PROBLEM TO SOLVE: Reproduce each line exactly.

SOURCE MATERIAL:
------------------------------
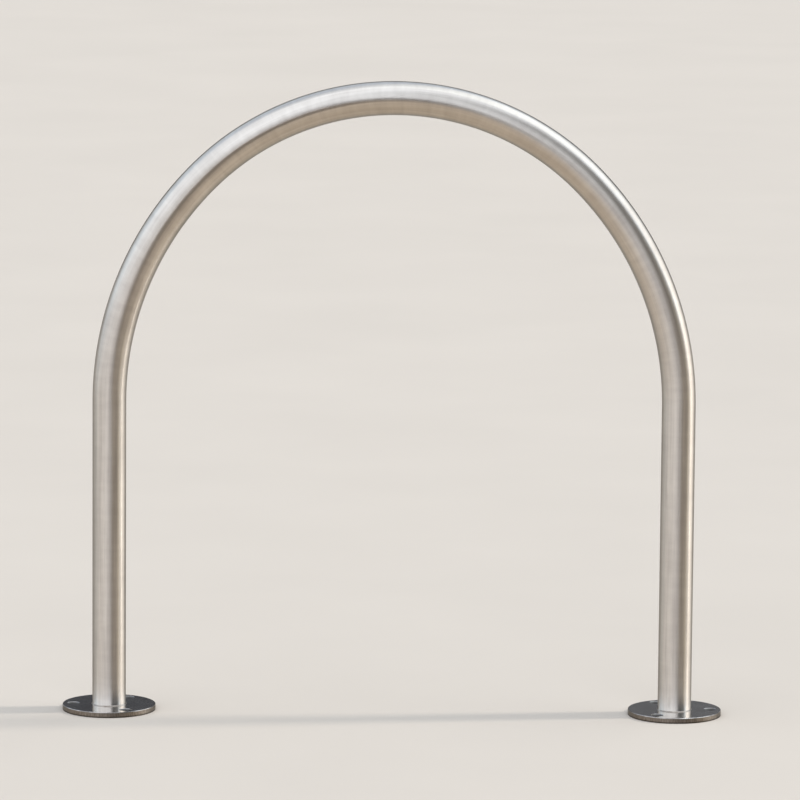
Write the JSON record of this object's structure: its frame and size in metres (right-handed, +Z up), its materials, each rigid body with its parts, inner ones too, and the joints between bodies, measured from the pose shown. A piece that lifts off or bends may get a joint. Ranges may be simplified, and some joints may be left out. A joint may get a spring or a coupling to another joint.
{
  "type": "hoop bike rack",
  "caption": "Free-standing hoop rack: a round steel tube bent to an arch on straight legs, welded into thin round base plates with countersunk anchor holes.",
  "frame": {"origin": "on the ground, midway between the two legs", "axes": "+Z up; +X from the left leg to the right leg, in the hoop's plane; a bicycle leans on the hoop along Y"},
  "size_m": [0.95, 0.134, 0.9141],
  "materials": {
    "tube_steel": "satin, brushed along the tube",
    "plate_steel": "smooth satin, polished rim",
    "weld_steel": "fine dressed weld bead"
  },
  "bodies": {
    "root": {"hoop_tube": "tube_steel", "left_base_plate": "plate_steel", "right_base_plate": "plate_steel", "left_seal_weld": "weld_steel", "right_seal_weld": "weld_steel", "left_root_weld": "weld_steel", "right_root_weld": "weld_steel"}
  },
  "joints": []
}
------------------------------
FINISHED EXERCISE:
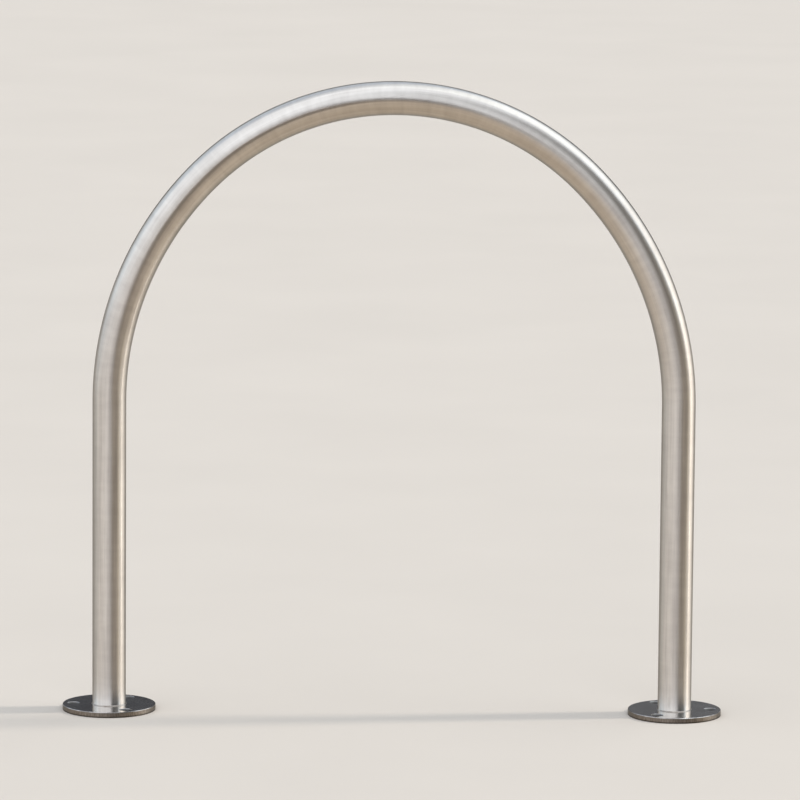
Write the JSON record of this object's structure: its frame and size in metres (right-handed, +Z up), its materials, each rigid body with its parts, inner ones too, and the joints between bodies, measured from the pose shown. A piece that lifts off or bends may get a joint. Ranges may be simplified, and some joints may be left out. A joint may get a spring or a coupling to another joint.
{
  "type": "hoop bike rack",
  "caption": "Free-standing hoop rack: a round steel tube bent to an arch on straight legs, welded into thin round base plates with countersunk anchor holes.",
  "frame": {"origin": "on the ground, midway between the two legs", "axes": "+Z up; +X from the left leg to the right leg, in the hoop's plane; a bicycle leans on the hoop along Y"},
  "size_m": [0.95, 0.134, 0.9141],
  "materials": {
    "tube_steel": "satin, brushed along the tube",
    "plate_steel": "smooth satin, polished rim",
    "weld_steel": "fine dressed weld bead"
  },
  "bodies": {
    "root": {"hoop_tube": "tube_steel", "left_base_plate": "plate_steel", "right_base_plate": "plate_steel", "left_seal_weld": "weld_steel", "right_seal_weld": "weld_steel", "left_root_weld": "weld_steel", "right_root_weld": "weld_steel"}
  },
  "joints": []
}